Legal aid attorneys in New York said they were still battling for the release of demonstrators more than twenty-four hours after they were taken into custody; many of them had just been charged with minor offences and, according to the attorneys, should not have been taken into custody in the first place.

“Many protesters who were arrested earlier this week and arraigned last night were ultimately charged with criminal trespass, a low-level offense, and at that point, they should have been immediately released from custody,” said Tina Luongo, Legal Aid Society chief criminal defense practice attorney.

A professor at Dartmouth, where an encampment had just recently appeared, claimed that the university had reacted "full force" and shared a video of a colleague with white hair being grabbed and dragged away by police.

“In the hour or so it was allowed to exist, this was the model of a peaceful, inclusive protest,” Jeff Sharlet, a professor at Dartmouth, told the Washington Post. “They obstructed nothing; disrupted nothing; menaced nobody; and neither used nor displayed hate speech.”
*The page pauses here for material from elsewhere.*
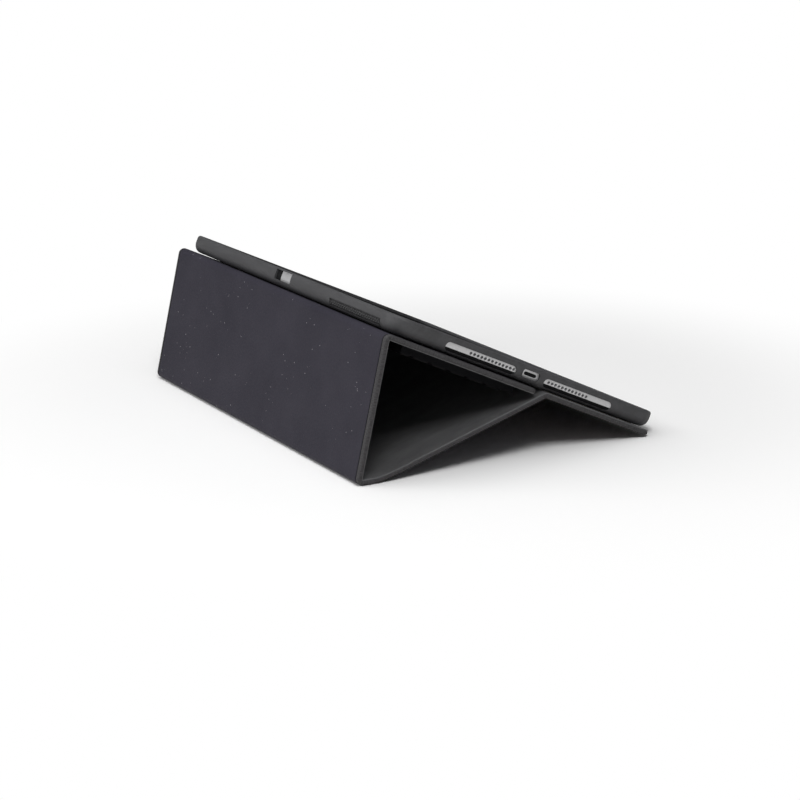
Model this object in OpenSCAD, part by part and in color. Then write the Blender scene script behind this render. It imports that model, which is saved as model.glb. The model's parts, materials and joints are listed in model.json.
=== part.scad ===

The anti-war demonstrators were occupying a building at Columbia when New York police broke up a demonstration that had shut down the university on Tuesday night, resulting in the chaotic scenes at UCLA.

By Wednesday, protesters were being shoved by police using shields as they cleared out all but one tent from the University of Wisconsin, Madison, resulting in a scuffle there as well. Authorities reported that four cops were hurt, one of them a state trooper who was struck in the head by a skateboard. Four were accused of battering police officers.

Brown University in Rhode Island agreed to a divestment vote in October, reportedly becoming the first US college to comply with such a demand. This was one of the rare instances of authorities de-escalating protests.

At City College, Fordham University, Stony Brook College in New York; Portland State in Oregon; Northern Arizona University in Flagstaff; Tulane University in New Orleans; and the University of Texas, Dallas, authorities have also made arrests and dispersed protest camps.

Protests by students have also sprung up in Australia, Canada, and the United Kingdom.